“I have a dream that my four little children will one day live in a nation where they will not be judged by the color of their skin, but by the content of their character.”
This sentence spoken by the Rev. Martin Luther King Jr. has been quoted countless times as expressing one of America’s bedrock values, it’s language almost sounding like a constitutional amendment on equality. Yet, what does it really mean?
Rev. King is saying that the sincere attitude of one’s heart, expressed through distinctively noble and loving actions, should be more important in our judgment of a person, than their ethnicity or racial distinction. His was a perspective gained from the Church. The son and grandson of preachers, King was raised in prominent Ebenezer Baptist Church in Atlanta, Georgia. A graduate of Crozer Seminary and Boston University in theology, Dr. King struggled with the realities of injustice, the role of the Black Church and the potential for a revolution of social change.

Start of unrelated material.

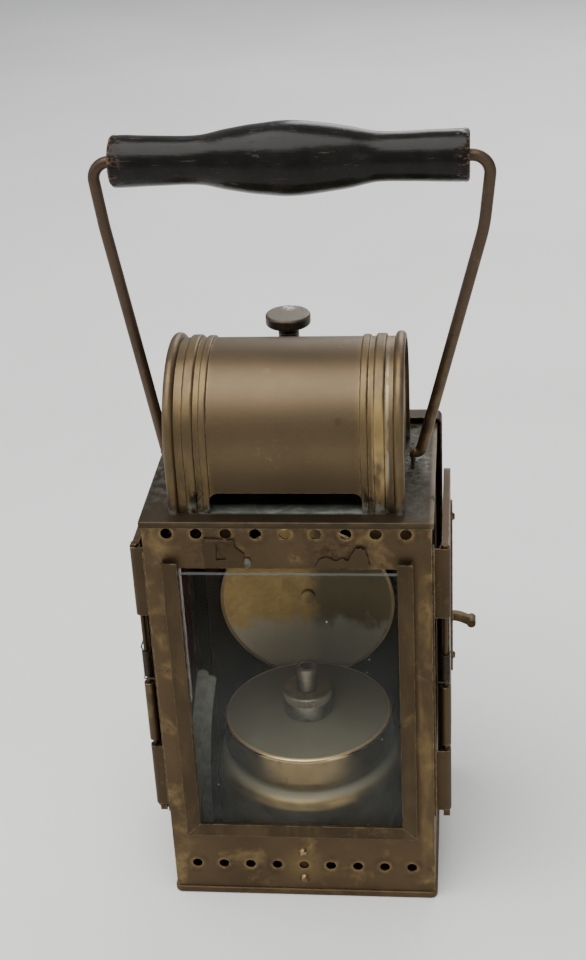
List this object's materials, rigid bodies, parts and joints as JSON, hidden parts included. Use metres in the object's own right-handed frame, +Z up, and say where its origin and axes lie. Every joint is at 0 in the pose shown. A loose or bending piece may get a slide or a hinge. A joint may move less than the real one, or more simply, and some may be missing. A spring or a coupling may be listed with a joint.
{
  "type": "hand lantern",
  "caption": "Sheet-brass box lantern with an arched hood, glazed front, sprung side shutters, rear door, oil burner and a wire bail with a turned wooden grip.",
  "frame": {"origin": "under the middle of the base, on the surface that the lantern stands on", "axes": "+Z up towards the grip, +Y from the front window to the rear door, +X to the right seen from the front"},
  "size_m": [0.1509, 0.0965, 0.3207],
  "materials": {
    "case_brass": "aged sheet brass, brown with golden rubs",
    "roof_brass": "grey-brown with pale green bloom and old solder",
    "hood_brass": "satin brown with soft golden sheen",
    "channel_brass": "aged folded strip",
    "clear_glass": "thin clear sheet, dusty",
    "red_glass": "coloured sheet",
    "green_glass": "coloured sheet",
    "knob_nickel": "dull worn nickel",
    "damper_brass": "sooty",
    "bail_wire": "brown oxidised wire",
    "grip_wood": "glossy black paint, chipped",
    "shutter_brass": "aged sheet",
    "hinge_brass": "aged",
    "spring_steel": "dull wire",
    "door_brass": "aged sheet",
    "reflector_brass": "worn polished dish",
    "tank_brass": "greyed satin",
    "burner_nickel": "worn nickel",
    "wick_cotton": "woven, charred tip"
  },
  "bodies": {
    "case": {"front_panel": "case_brass", "left_wall": "case_brass", "right_wall": "case_brass", "base_pan": "case_brass", "tank_stop": "case_brass", "front_rivets": "case_brass", "roof_plate": "roof_brass", "bail_lug_left": "roof_brass", "bail_lug_right": "roof_brass", "hood_barrel": "hood_brass", "hood_end_left": "hood_brass", "hood_end_right": "hood_brass", "chimney_collar": "hood_brass", "channel_left": "channel_brass", "channel_right": "channel_brass", "channel_low": "channel_brass", "pane_clip_left": "channel_brass", "pane_clip_right": "channel_brass", "left_pane_frame": "channel_brass", "right_pane_frame": "channel_brass", "front_glass": "clear_glass", "left_pane": "red_glass", "right_pane": "green_glass", "knob_bush": "knob_nickel", "left_hinge_leaf": "hinge_brass", "right_hinge_leaf": "hinge_brass", "left_hinge_pin": "hinge_brass", "right_hinge_pin": "hinge_brass", "door_hinge_case": "hinge_brass", "door_pins": "hinge_brass", "left_spring": "spring_steel", "right_spring": "spring_steel", "tank_clip": "spring_steel", "tank_body": "tank_brass", "tank_top": "tank_brass", "wick_tube": "burner_nickel", "wick_ring": "burner_nickel", "wick": "wick_cotton"},
    "bail": {"bail_wire": "bail_wire"},
    "grip": {"grip": "grip_wood"},
    "damper": {"knob": "knob_nickel", "damper_plate": "damper_brass"},
    "right_shutter": {"right_flap": "shutter_brass", "right_pull": "shutter_brass", "right_pull_rivets": "shutter_brass"},
    "left_shutter": {"left_flap": "shutter_brass", "left_pull": "shutter_brass", "left_pull_rivets": "shutter_brass"},
    "door": {"rear_door": "door_brass", "door_hinge_leaf": "hinge_brass", "reflector": "reflector_brass", "reflector_stud": "reflector_brass"},
    "latch": {"latch_button": "door_brass", "latch_tongue": "door_brass"},
    "burner": {"burner_collar": "burner_nickel"}
  },
  "joints": [
    {"name": "bail_swing", "type": "hinge", "parent": "case", "child": "bail", "pos_m": [0, 0.004, 0.1865], "axis": [1, 0, 0], "range_deg": [-80, 80]},
    {"name": "grip_spin", "type": "hinge", "parent": "bail", "child": "grip", "pos_m": [0.0031, 0.004, 0.307], "axis": [1, 0, 0], "continuous": true},
    {"name": "damper_turn", "type": "hinge", "parent": "case", "child": "damper", "pos_m": [-0.002, 0.02, 0.2], "axis": [0, 0, -1], "range_deg": [0, 65]},
    {"name": "right_shutter_swing", "type": "hinge", "parent": "case", "child": "right_shutter", "pos_m": [0.0598, -0.037, 0.101], "axis": [0, 0, -1], "range_deg": [0, 110], "stiffness_Nm_per_rad": 0.01, "springref_deg": -34.38, "deforming": ["right_spring"]},
    {"name": "left_shutter_swing", "type": "hinge", "parent": "case", "child": "left_shutter", "pos_m": [-0.0598, -0.037, 0.101], "axis": [0, 0, 1], "range_deg": [0, 110], "stiffness_Nm_per_rad": 0.01, "springref_deg": -34.38, "deforming": ["left_spring"]},
    {"name": "door_swing", "type": "hinge", "parent": "case", "child": "door", "pos_m": [-0.06, 0.0385, 0.094], "axis": [0, 0, 1], "range_deg": [0, 95]},
    {"name": "latch_turn", "type": "hinge", "parent": "door", "child": "latch", "pos_m": [0.0435, 0.0456, 0.095], "axis": [0, 1, 0], "range_deg": [0, 90]},
    {"name": "burner_turn", "type": "hinge", "parent": "case", "child": "burner", "pos_m": [0, 0.001, 0.069], "axis": [0, 0, 1], "continuous": true}
  ]
}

Dr. King formed his thinking around the work of Walter Rauschenbusch and the vision of the Kingdom of God on earth. During these early years of study, King also attended a lecture on the life and teachings of Mahatma Gandhi. He learned that Gandhi had forged “Soul Force” or Satyagraha—the force of love and truth combined—into a powerful means of social change in India. The moral force of nonviolence, combined with King’s Christian understanding of God’s love, formed the practical application he used in social activism against injustice.

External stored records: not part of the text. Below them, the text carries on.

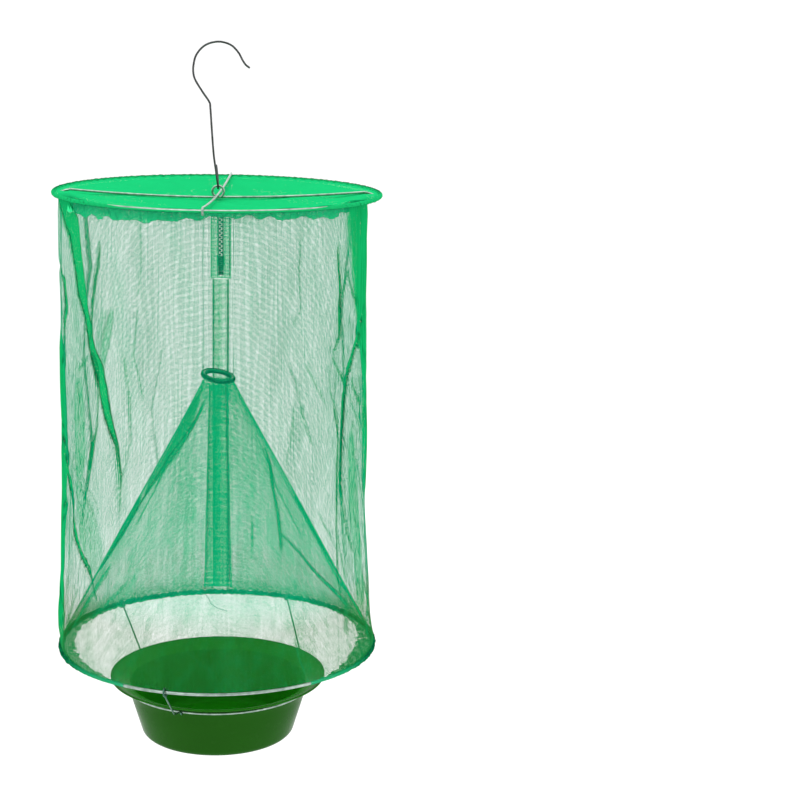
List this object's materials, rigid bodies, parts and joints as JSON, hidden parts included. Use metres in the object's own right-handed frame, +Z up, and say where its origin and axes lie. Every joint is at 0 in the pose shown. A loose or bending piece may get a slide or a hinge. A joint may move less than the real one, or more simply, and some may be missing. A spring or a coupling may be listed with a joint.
{
  "type": "insect trap",
  "caption": "Hanging insect trap: a net cage on two wire hoops with a net funnel inside, a zip at the back and a bait bowl in a smaller hoop below.",
  "frame": {"origin": "inside of the hook's crown, where the trap hangs from a nail or twig", "axes": "+Z up, along the cage's axis; +X across the front, in the plane of the hook; +Y to the back, where the zip is"},
  "size_m": [0.2236, 0.2248, 0.487],
  "materials": {
    "dark_steel_wire": "dark zinc-coated wire, satin",
    "steel_wire": "bare drawn wire, satin",
    "green_net": "close green nylon net",
    "pale_net": "fine see-through nylon mesh",
    "seam_tape": "folded and stitched net",
    "zip_plastic": "moulded",
    "zip_metal": "green lacquer",
    "thread": "sewing thread",
    "bowl_plastic": "glossy moulded plastic"
  },
  "bodies": {
    "hook": {"hanging_hook": "dark_steel_wire"},
    "top_frame": {"top_rim_hoop": "steel_wire", "eye_crossbar": "steel_wire", "plain_crossbar": "steel_wire", "top_cover_net": "green_net", "top_hem_band": "green_net", "side_wall_net": "pale_net", "back_seam_band": "seam_tape", "zip_tape_left": "seam_tape", "zip_tape_right": "seam_tape", "zip_chain_left": "zip_plastic", "zip_chain_right": "zip_plastic", "zip_top_stop_left": "zip_metal", "zip_top_stop_right": "zip_metal", "zip_bottom_stop": "zip_metal", "funnel_tie_left": "thread", "funnel_tie_right": "thread"},
    "zip_slider": {"zip_slider": "zip_metal"},
    "zip_pull": {"zip_pull_tab": "zip_metal"},
    "bottom_frame": {"bottom_hoop": "steel_wire", "bottom_hem": "green_net", "bowl_hoop": "steel_wire", "hanger_wire_front": "steel_wire", "hanger_wire_left": "steel_wire", "hanger_wire_right": "steel_wire", "funnel_net": "pale_net", "funnel_seam_band": "seam_tape"},
    "funnel_tip": {"funnel_tip_ring": "steel_wire", "funnel_tip_hem": "green_net"},
    "bowl": {"bait_bowl": "bowl_plastic"}
  },
  "joints": [
    {"name": "hook_swing", "type": "hinge", "parent": "hook", "child": "top_frame", "pos_m": [0, 0, -0.0953], "axis": [1, 0, 0], "range_deg": [-75, 75]},
    {"name": "net_collapse", "type": "slide", "parent": "top_frame", "child": "bottom_frame", "axis": [0, 0, 1], "range_m": [0, 0.238], "deforming": ["side_wall_net", "back_seam_band", "funnel_tie_left", "funnel_tie_right"]},
    {"name": "funnel_collapse", "type": "slide", "parent": "bottom_frame", "child": "funnel_tip", "axis": [0, 0, -1], "range_m": [0, 0.131], "deforming": ["funnel_net", "funnel_seam_band"]},
    {"name": "zip_travel", "type": "slide", "parent": "top_frame", "child": "zip_slider", "axis": [0, 0, 1], "range_m": [0, 0.046]},
    {"name": "pull_swing", "type": "hinge", "parent": "zip_slider", "child": "zip_pull", "pos_m": [0.002, 0.10925, -0.1601], "axis": [1, 0, 0], "range_deg": [0, 165]},
    {"name": "bowl_lift", "type": "slide", "parent": "bottom_frame", "child": "bowl", "axis": [0, 0, 1], "range_m": [0, 0.04]}
  ],
  "couplings": [
    {"joint": "funnel_collapse", "follows": "net_collapse", "ratio": 0.55}
  ]
}
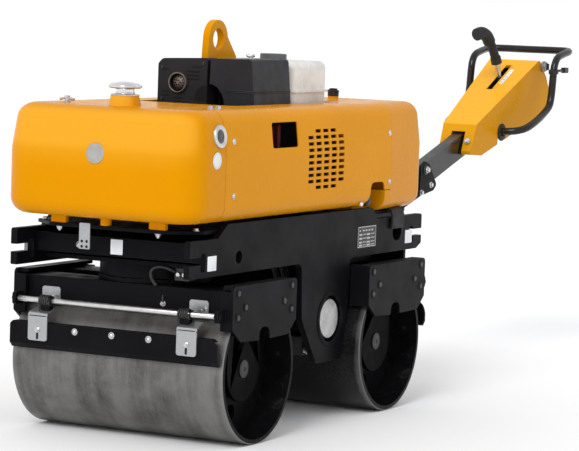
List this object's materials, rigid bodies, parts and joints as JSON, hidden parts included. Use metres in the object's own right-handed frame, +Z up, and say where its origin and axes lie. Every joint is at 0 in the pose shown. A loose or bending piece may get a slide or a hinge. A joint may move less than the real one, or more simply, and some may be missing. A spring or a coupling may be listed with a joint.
{
  "type": "pedestrian double-drum vibratory road roller",
  "caption": "Walk-behind road roller: two steel drums in yokes under a plate frame, steered front yoke, rounded hood with engine on top, folding drawbar with control box and hand bar.",
  "frame": {"origin": "bottom centre of the bounding box, on the ground", "axes": "+X towards the water tank end (front), away from the hand bar; +Y to the machine's left; +Z up"},
  "size_m": [3.0868, 0.73, 1.202],
  "materials": {
    "drum_steel": "machined rolled steel, scuffed by rolling",
    "black_paint": "semi-gloss black paint on welded plate",
    "yellow_paint": "gloss amber yellow paint",
    "yellow_plastic": "gloss amber yellow moulded tank",
    "zinc": "bright zinc plate",
    "chrome": "polished",
    "black_plastic": "satin moulded plastic",
    "cream_plastic": "pale grey enamel look",
    "rubber": "matt grip rubber",
    "cast_iron": "cast and painted"
  },
  "bodies": {
    "frame": {"frame_plate_left": "black_paint", "frame_plate_right": "black_paint", "front_cross_plate": "black_paint", "rear_cross_plate": "black_paint", "deck": "black_paint", "turntable_deck": "black_paint", "turntable_upper": "black_paint", "exciter_housing": "black_paint", "exciter_cover_left": "zinc", "exciter_cover_right": "zinc", "water_tank": "yellow_plastic", "water_cap": "chrome", "hood_panel_left": "yellow_paint", "hood_panel_right": "yellow_paint", "hood_top": "yellow_paint", "rear_tank": "yellow_plastic", "rear_tank_cap": "rubber", "engine_block": "cast_iron", "muffler": "black_paint", "air_cleaner": "black_plastic", "fuel_tank": "cream_plastic", "fuel_cap": "black_plastic", "lifting_eye": "yellow_paint", "drawbar_bracket": "black_paint", "steering_hose": "rubber", "rear_yoke_pedestal": "black_paint", "rear_yoke_left": "black_paint", "rear_axle_support_left": "black_paint", "rear_yoke_right": "black_paint", "rear_axle_support_right": "black_paint", "rear_yoke_beam_front": "black_paint", "rear_yoke_beam_rear": "black_paint", "rear_scraper_bar": "black_paint", "rear_scraper_hanger": "zinc"},
    "front_yoke": {"front_yoke_left": "black_paint", "front_yoke_right": "black_paint", "front_yoke_beam_front": "black_paint", "front_yoke_beam_rear": "black_paint", "turntable_lower": "black_paint", "front_axle_support_left": "black_paint", "front_axle_support_right": "black_paint", "front_scraper_bar": "black_paint", "front_scraper_hanger": "zinc"},
    "front_drum": {"front_drum": "drum_steel"},
    "rear_drum": {"rear_drum": "drum_steel"},
    "drawbar": {"drawbar_tube": "black_paint", "control_box": "yellow_paint", "handlebar": "black_paint", "control_lever": "rubber"}
  },
  "joints": [
    {"name": "steering", "type": "hinge", "parent": "frame", "child": "front_yoke", "pos_m": [1.18784, 0, 0.46], "axis": [0, 0, 1], "range_deg": [-12, 12]},
    {"name": "front_drum_spin", "type": "hinge", "parent": "front_yoke", "child": "front_drum", "pos_m": [1.18784, 0, 0.2125], "axis": [0, 1, 0], "continuous": true},
    {"name": "rear_drum_spin", "type": "hinge", "parent": "frame", "child": "rear_drum", "pos_m": [0.32904, 0, 0.2125], "axis": [0, 1, 0], "continuous": true},
    {"name": "drawbar_fold", "type": "hinge", "parent": "frame", "child": "drawbar", "pos_m": [-0.57156, 0, 0.698], "axis": [0, 1, 0], "range_deg": [0, 73]}
  ]
}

The Civil Rights Movement of the 1950’s and 60’s, came out of the Black Church. Virtually every march/demonstration began in a prayer meeting under the roof of a local church.
The only organization that Dr. King ever officially established was the Southern Christian Leadership Conference (SCLC) in 1957. Basic decisions made by the Founders at this early meeting were nonviolent, mass action as the cornerstone of strategy. It was not a political organization but a Christian social gospel movement. It was built largely on men who believed in the “immortal declaration” that:
We hold these truths to be self-evident, that all men are created equal, that they are endowed by their Creator with certain unalienable Rights, that among these are Life, Liberty and the Pursuit of Happiness.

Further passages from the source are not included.